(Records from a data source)
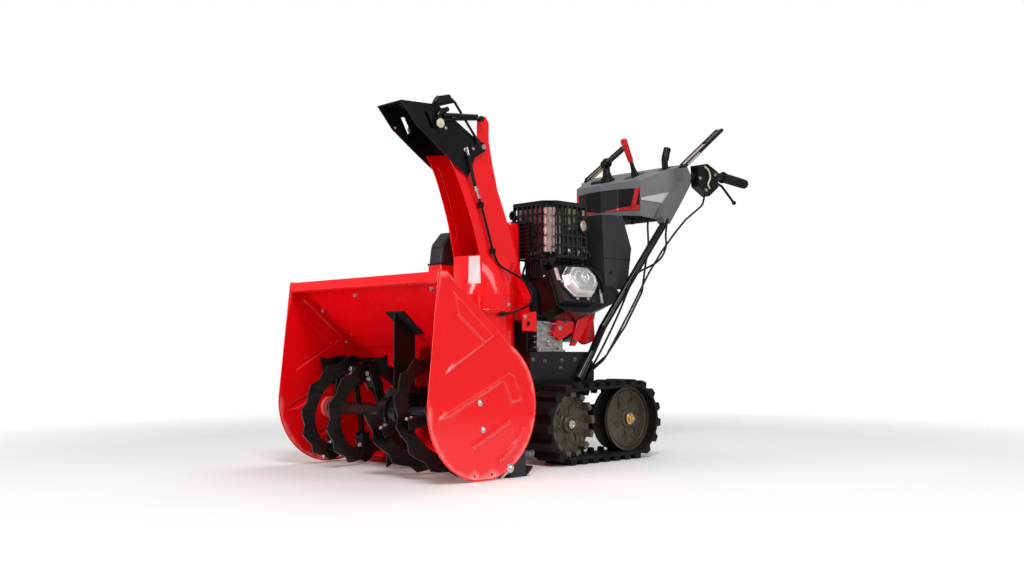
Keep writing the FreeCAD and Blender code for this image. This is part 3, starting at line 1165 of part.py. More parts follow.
def build():
    nodes = {
        "housing_shell": housing_shell(),
        "scraper_bar": scraper(),
        "skid_shoes": pair(skid_shoe()),
        "blower_housing": blower_housing(),
        "gearcase_stay": gearcase_stay(),
        "gearcase": gearcase(),
        "auger_shaft": auger_shaft(),
        "impeller": impeller(),
        "impeller_shaft": impeller_shaft(),
        "chute_channel": chute_channel(),
        "deflector_hood": hood(),
        "deflector_pins": hood_pins(),
        "deflector_arm": deflector_arm(),
        "chute_cable": chute_cable(),
        "chute_drive": chute_drive(),
        "motor_cover": motor_cover(),
        "belt_cover": belt_cover(),
        "frame": frame(),
        "transmission": transmission(),
        "engine_block": engine_block(),
        "rocker_cover": rocker_cover(),
        "lower_shroud": lower_shroud(),
        "muffler": muffler(),
        "muffler_guard": muffler_guard(),
        "fan_shroud": fan_shroud(),
        "recoil_starter": recoil_starter(),
        "intake_cover": intake_cover(),
        "fuel_tank": fuel_tank(),
        "engine_bracket": engine_bracket(),
        "sprockets": pair(sprocket()),
        "idlers": pair(idler()),
        "axles": Part.makeCompound([axle(SPROCKET_Y, SPROCKET_Z, DRIVE_AXLE_R), axle(IDLER_Y, IDLER_Z, IDLER_AXLE_R)]),
        "track_frames": pair(track_frame()),
        "handlebars": pair(handlebar()),
        "grips": pair(grip()),
        "clutch_levers": pair(clutch_lever()),
        "console": console(),
        "control_levers": control_levers(),
        "control_cables": control_cables(),
    }
    for name, side in (("left", 1), ("right", -1)):
        nodes["side_plate_" + name] = side_plate(side)
        nodes["auger_flight_" + name] = auger_flight(side)
        nodes["track_" + name] = track(side)
    return nodes


os.makedirs("parts", exist_ok=True)
for node, shape in build().items():
    shape.translate(V(0, PART_SHIFT_Y, 0))
    if not shape.isValid():
        print("not valid:", node)
    print("%-22s solids %d  volume %.0f  x %.1f %.1f  y %.1f %.1f  z %.1f %.1f" % (
        node, len(shape.Solids), shape.Volume, shape.BoundBox.XMin, shape.BoundBox.XMax, shape.BoundBox.YMin,
        shape.BoundBox.YMax, shape.BoundBox.ZMin, shape.BoundBox.ZMax))
    shape.exportStep("parts/" + node + ".step")
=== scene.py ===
"""Tracked two-stage snow blower: looks, small parts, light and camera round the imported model."""
import json
from collections import Counter
from math import asin, cos, degrees, hypot, pi, radians, sin

import bmesh
import bpy
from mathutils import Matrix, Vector
from mathutils.bvhtree import BVHTree
from mathutils.geometry import delaunay_2d_cdt


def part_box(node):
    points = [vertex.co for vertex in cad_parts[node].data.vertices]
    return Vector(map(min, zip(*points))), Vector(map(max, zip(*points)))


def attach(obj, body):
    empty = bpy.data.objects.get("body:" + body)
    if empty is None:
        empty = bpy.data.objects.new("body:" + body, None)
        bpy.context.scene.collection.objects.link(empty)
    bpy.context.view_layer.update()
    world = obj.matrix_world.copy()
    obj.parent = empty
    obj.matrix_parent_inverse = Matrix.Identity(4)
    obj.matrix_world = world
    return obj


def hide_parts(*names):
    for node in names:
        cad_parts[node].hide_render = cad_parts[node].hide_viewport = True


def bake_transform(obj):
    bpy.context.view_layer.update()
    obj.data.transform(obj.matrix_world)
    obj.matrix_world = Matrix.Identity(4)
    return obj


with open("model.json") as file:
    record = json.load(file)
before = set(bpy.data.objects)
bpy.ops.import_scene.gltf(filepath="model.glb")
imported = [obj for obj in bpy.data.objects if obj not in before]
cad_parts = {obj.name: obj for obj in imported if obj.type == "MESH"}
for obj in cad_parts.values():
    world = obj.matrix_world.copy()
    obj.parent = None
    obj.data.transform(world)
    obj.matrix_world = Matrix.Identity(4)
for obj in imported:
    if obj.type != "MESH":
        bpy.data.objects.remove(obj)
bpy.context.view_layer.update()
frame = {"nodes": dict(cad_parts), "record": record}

NODES = frame["nodes"]
SCENE = bpy.context.scene
SIDES = (("left", 1), ("right", -1))  # the machine's left is +X

# ---- measures taken from the frame ----
PLATE_LOW, PLATE_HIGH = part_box("side_plate_left")
SIDE_R = 194  # round lower part of a side plate
ORIGIN_Y = PLATE_LOW.y + SIDE_R / 1000  # Y of that round part's centre


def at(x, y, z):
    """A point in metres from millimetres, Y counted from the side plates' centre."""
    return Vector((x / 1000, ORIGIN_Y + y / 1000, z / 1000))


def placed(places, side=1):
    """Points in metres from places in millimetres, mirrored where side is -1."""
    return [at(side * x, y, z) for x, y, z in places]


# ---- materials ----
def new_material(name):
    """A node material: its tree, its Principled shader and a coordinate socket."""
    mat = bpy.data.materials.new(name)
    mat.use_nodes = True
    tree = mat.node_tree
    shader = tree.nodes["Principled BSDF"]
    coord = tree.nodes.new("ShaderNodeTexCoord").outputs["Object"]
    return mat, tree, shader, coord


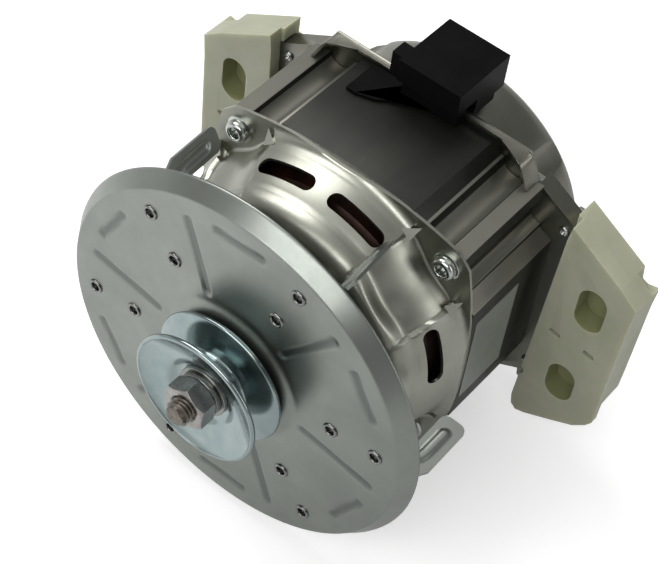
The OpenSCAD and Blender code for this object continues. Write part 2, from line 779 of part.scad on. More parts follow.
// Rear end cap: a flange with ears, lips and corner tabs, and a closed bowl with room for the bolt nuts.
module rear_end_cap() {
  f = rear_flange_y;
  end_y = f + rear_bowl_depth;
  hub_r = bearing_r + slip + hub_wall;
  t = cap_t;
  color([0.6, 0.59, 0.54]) difference() {
    union() {
      difference() {
        union() {
          plate(core_back_y, f) rear_flange_outline();
          rear_form(0);
        }
        rear_form(t);
      }
      four_ways() ear_lip();
      four_ways() corner_tab();
      plate(core_back_y - 2, core_back_y + 0.2) for (sz = [-1, 1])
        translate([-36, sz > 0 ? rear_half_h - t : -rear_half_h]) square([72, t]);
      ring(bearing_r + slip, hub_r, rear_bearing_y, end_y - 0.5);
    }
    bolt_holes(core_back_y - 1, f + 1);
    at_block_screws() bar(block_screw_r + 0.15, core_back_y - 1, f + 1);
    for (k = [0:3]) at_angle(45 + 90 * k) plate(end_y - 4, end_y + 1) rear_vent();
    translate([plug_x - 9, f + 2.4, 45]) cube([18, 9, plug_floor_z - 45]);
  }
}

// Rear bowl as one filled form, moved inwards by a wall, with flutes beside the bolt nuts.
module rear_form(wall) {
  end_y = rear_flange_y + rear_bowl_depth;
  w = wall;
  y0 = core_back_y - (w > 0 ? 1 : 0);
  difference() {
    turned([
      [0, y0], [rear_bowl_r - w, y0], [rear_bowl_r - w, core_back_y + 4], [rear_back_r - w, end_y - 7],
      [rear_back_r - 0.7 - 0.9 * w, end_y - 4], [rear_back_r - 2.6 - 0.7 * w, end_y - 1.6 - 0.3 * w],
      [rear_back_r - 6, end_y - w], [0, end_y - w]
    ]);
    at_bolts() bar(9.8 + w, rear_flange_y - (w > 0 ? 3 : 0), end_y + 1);
  }
}

// Curved slot in the back of the rear bowl.
module rear_vent() {
  intersection() {
    difference() {
      circle(r = rear_vent_r + rear_vent_w / 2);
      circle(r = rear_vent_r - rear_vent_w / 2);
    }
    polygon([[0, 0], [80, -36], [80, 36]]);
  }
}

// Outer edge of a mount block, from its top corner down past the lug, and the notch above the lug at the back.
block_outer = [[102.8, 28.4], [102, 18], [101, -22]];
block_notch = [[95.5, 28.2], [98.2, 27.2]];

// Lower edge of a mount block behind its front skin.
block_lower = [[100.6, -32.5], [94, -44], [83, -50.5], [72, -56]];

// Inner edge of a mount block behind the flange.
block_inner = [[62.4, -50], [60.8, -38], [60.8, 38], [62.4, 42], [68.6, 42]];

// Mount block on the +X side: a moulded pad that is slotted over the ear of the rear flange.
module mount_block() {
  y0 = block_y;
  y1 = core_back_y - 0.15;
  y2 = block_y + block_t;
  difference() {
    union() {
      plate(y0, y0 + 3.6) polygon(concat([[70.5, 49], [94.7, 34.5]], block_outer, [
        [100.6, -41], [98.4, -44.6], [93.4, -49.3], [83.5, -54.7], [72.5, -60.4], [68.6, -61.6],
        [66.2, -59.4], [65.4, -54.3], [69.6, 42]
      ]));
      plate(y0 + 3.5, core_back_y + 2 * gap) polygon(concat(
        [[70.5, 49], [94.7, 34.5]], block_outer, block_lower, [[66, -56], [65.4, -54.3], [69.6, 42]]
      ));
      plate(core_back_y + gap, y2 - block_notch_depth)
        polygon(concat([[68.6, 49.6], [94.7, 34.5]], block_outer, block_lower, block_inner));
      plate(y2 - block_notch_depth - 0.1, y2)
        polygon(concat([[68.6, 49.6], [94.7, 34.5]], block_notch, block_outer, block_lower, block_inner));
    }
    plate(y1, rear_flange_y + 0.15) polygon([
      [55, ear_z(55) + 0.3], [ear_x + 0.3, ear_z(ear_x) + 0.3], [ear_x + 0.3, -ear_z(ear_x) - 0.3],
      [55, -ear_z(55) - 0.3]
    ]);
    for (sz = [0, 1]) mirror([0, 0, sz]) plate(y1, rear_flange_y + lip_len + 0.4) polygon([
      [55, ear_z(55) + 0.4], [ear_x, ear_z(ear_x) + 0.4], [ear_x, ear_z(ear_x) - 2], [55, ear_z(55) - 2]
    ]);
    block_pocket(86.2, 15, block_pocket_len);
    block_pocket(83.2, -30.5, block_pocket_len - 2);
    for (p = [[75.4, -7], [90.7, -7.2]])
      plate(y0 - 1, y0 + 4) translate(p) rotate(-12) capsule(5.2, 2.4);
    for (sz = [-1, 1]) translate([block_screw_x, 0, sz * block_screw_z]) {
      bar(block_screw_r + slip, y0, y2 + 1);
      bar(block_screw_head_r + gap, y0 - 1, core_back_y + 0.1);
    }
  }
}

module block_pocket(x, z, len) {
  plate(block_y - 1, block_y + block_pocket_depth) translate([x, z]) rotate(90) capsule(len, block_pocket_w);
}

module right_mount_block() { color([0.85, 0.85, 0.76]) mount_block(); }
module left_mount_block() { color([0.85, 0.85, 0.76]) mirror([1, 0, 0]) mount_block(); }

// Places its children at the four block screws.
module at_block_screws() {
  for (sx = [-1, 1])
    for (sz = [-1, 1]) translate([sx * block_screw_x, 0, sz * block_screw_z]) children();
}

// Screws through the ears into the blocks.
module block_screws() {
  y0 = core_back_y;
  color([0.8, 0.8, 0.78]) at_block_screws() difference() {
    union() {
      turned([
        [0, y0 - 1.3], [block_screw_head_r - 1.2, y0 - 1.3], [block_screw_head_r - 0.2, y0 - 0.8],
        [block_screw_head_r, y0], [0, y0]
      ]);
      bar(block_screw_r, y0 - 0.5, block_y + block_t + 2.4);
    }
    bar(0.8, y0 - 2, y0 - 0.5);
  }
}

// Nuts at the back of the blocks.
module block_screw_nuts() {
  y0 = block_y + block_t;
  color([0.8, 0.8, 0.78]) at_block_screws() difference() {
    translate([0, y0, 0]) rotate([-90, 0, 0]) cylinder(h = 2.4, r = 3.1, $fn = 6);
    bar(block_screw_r + slip, y0 - 1, y0 + 4);
  }
}

// Plug housing: a box over the rear flange with a low front part and a socket that opens to the back.
module plug_housing() {
  x0 = plug_x - plug_w / 2;
  z1 = plug_floor_z + plug_h;
  rear_y = rear_flange_y + 0.6;
  color([0.12, 0.12, 0.12]) difference() {
    union() {
      translate([x0, plug_y, z1 - plug_front_h]) cube([plug_w, plug_len, plug_front_h]);
      translate([x0, rear_y, plug_floor_z]) cube([plug_w, plug_y + plug_len - rear_y, plug_h]);
      translate([x0 + 0.4, rear_y, plug_floor_z - plug_foot_h]) cube([plug_w - 0.8, 13, plug_foot_h + 1.2]);
      translate([x0 - 4.4, plug_y + 1.8, z1 - plug_front_h]) cube([5, 7, plug_front_h]);
    }
    translate([x0 + plug_wall, rear_y + plug_wall, plug_floor_z + plug_wall])
      cube([plug_w - 2 * plug_wall, plug_len, plug_h - 2 * plug_wall]);
    for (k = [0:pin_count - 1])
      translate([pin_x(k) - 0.6, rear_y + 3, plug_floor_z - 10]) cube([1.2, 3.2, 14]);
  }
}

// Place of a contact pin along X.
function pin_x(k) = plug_x - 8.2 + k * 16.4 / (pin_count - 1);

// Base of the plug housing: an insulating plate on top of the core and a neck under the housing.
module plug_base() {
  x0 = plug_x - plug_w / 2;
  z0 = core_half_w + 0.1;
  color([0.08, 0.09, 0.09]) union() {
    translate([0, 0, z0]) linear_extrude(height = 1.3) polygon([
      [x0 - 15.3, core_back_y - 2.4], [x0 - 15.2, plug_y - 8.4], [x0 - 11, plug_y - 8.6],
      [x0 - 3.6, plug_y - 6.2], [x0 + 7.5, plug_y + 2.6], [x0 + plug_w - 2, plug_y + 4.8],
      [x0 + plug_w - 1, core_back_y - 2.4]
    ]);
    translate([x0 + 1, plug_y + 3.4, z0 + 1]) cube([plug_w - 2.4, 4.8, plug_floor_z + plug_h - plug_front_h - z0 - 1]);
  }
}

// Contact pins: flat blades in the socket with legs that reach down to the winding.
module contact_pins() {
  y0 = rear_flange_y + 3.9;
  z0 = slot_out_r + 3.4;
  z1 = plug_floor_z + plug_h / 2;
  color([0.82, 0.78, 0.6])
    for (k = [0:pin_count - 1]) union() {
      translate([pin_x(k) - 0.4, y0, z0]) cube([0.8, 2.4, z1 - z0]);
      translate([pin_x(k) - 0.4, y0, z1 - 2.4]) cube([0.8, 11, 2.4]);
    }
}

// Thermal cut-out on the rear winding head.
module thermal_protector() {
  color([0.2, 0.2, 0.22])
    translate([-9, core_back_y + winding_len + gap, slot_out_r - 10]) cube([14, 4, 7]);
}

// Blank plate on the right side of the core.
module rating_plate() {
  color([0.86, 0.86, 0.84]) translate([core_half_w, core_front_y + 4, -label_h / 2])
    cube([label_t, label_len, label_h]);
}

front_end_cap();
rear_end_cap();
stator_core();
stator_winding();
through_bolts();
bolt_nuts();
front_bearing_outer_race();
front_bearing_inner_race();
front_bearing_balls();
front_bearing_cage();
rear_bearing_outer_race();
rear_bearing_inner_race();
rear_bearing_balls();
rear_bearing_cage();
wave_washer();
shaft();
rotor_core();
front_end_ring();
rear_end_ring();
spacer_sleeve();
fan_disc();
fan_blades();
blade_rivets();
pulley_rear_half();
pulley_front_half();
flat_washer();
spring_washer();
shaft_nut();
left_mount_block();
right_mount_block();
block_screws();
block_screw_nuts();
plug_housing();
plug_base();
contact_pins();
thermal_protector();
rating_plate();
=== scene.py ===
# Looks of a washing machine drive motor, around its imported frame.
# Lengths are written in millimetres and turned into metres where a mesh is made.
# The shaft runs along Y and its pulley end points to -Y. The plug housing is on top, at +Z.
import json
import math

import bmesh
import bpy
from mathutils import Matrix, Vector

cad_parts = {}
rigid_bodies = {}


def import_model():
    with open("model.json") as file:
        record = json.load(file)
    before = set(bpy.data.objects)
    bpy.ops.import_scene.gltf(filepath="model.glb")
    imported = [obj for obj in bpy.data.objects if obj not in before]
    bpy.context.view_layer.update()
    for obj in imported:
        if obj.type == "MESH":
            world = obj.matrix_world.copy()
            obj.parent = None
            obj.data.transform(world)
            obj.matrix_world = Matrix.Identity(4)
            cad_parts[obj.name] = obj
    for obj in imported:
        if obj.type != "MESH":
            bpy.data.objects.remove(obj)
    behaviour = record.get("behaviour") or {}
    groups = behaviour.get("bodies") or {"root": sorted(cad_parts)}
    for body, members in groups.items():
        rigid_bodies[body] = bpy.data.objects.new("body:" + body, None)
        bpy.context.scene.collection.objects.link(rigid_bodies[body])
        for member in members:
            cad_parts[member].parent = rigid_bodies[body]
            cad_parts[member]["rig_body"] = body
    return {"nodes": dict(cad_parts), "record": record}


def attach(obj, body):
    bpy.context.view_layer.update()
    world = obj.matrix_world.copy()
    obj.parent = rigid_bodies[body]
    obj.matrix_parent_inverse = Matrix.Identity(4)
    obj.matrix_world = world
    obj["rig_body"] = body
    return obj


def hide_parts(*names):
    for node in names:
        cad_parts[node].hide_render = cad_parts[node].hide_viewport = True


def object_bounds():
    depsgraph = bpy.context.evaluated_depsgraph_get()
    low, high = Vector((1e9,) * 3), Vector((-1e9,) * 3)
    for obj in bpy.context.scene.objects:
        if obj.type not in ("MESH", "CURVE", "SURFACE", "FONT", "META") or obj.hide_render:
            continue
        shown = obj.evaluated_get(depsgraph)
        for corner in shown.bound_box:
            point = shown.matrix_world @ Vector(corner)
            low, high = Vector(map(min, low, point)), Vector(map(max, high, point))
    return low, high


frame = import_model()
cad_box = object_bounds()
nodes = frame["nodes"]

MM = 0.001
AXLE = (0, 1, 0)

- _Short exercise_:
Look through the data above. Find each line with the string "empty" and copy it.

- _Exercise response_:
    empty = bpy.data.objects.get("body:" + body)
    if empty is None:
        empty = bpy.data.objects.new("body:" + body, None)
        bpy.context.scene.collection.objects.link(empty)
    obj.parent = empty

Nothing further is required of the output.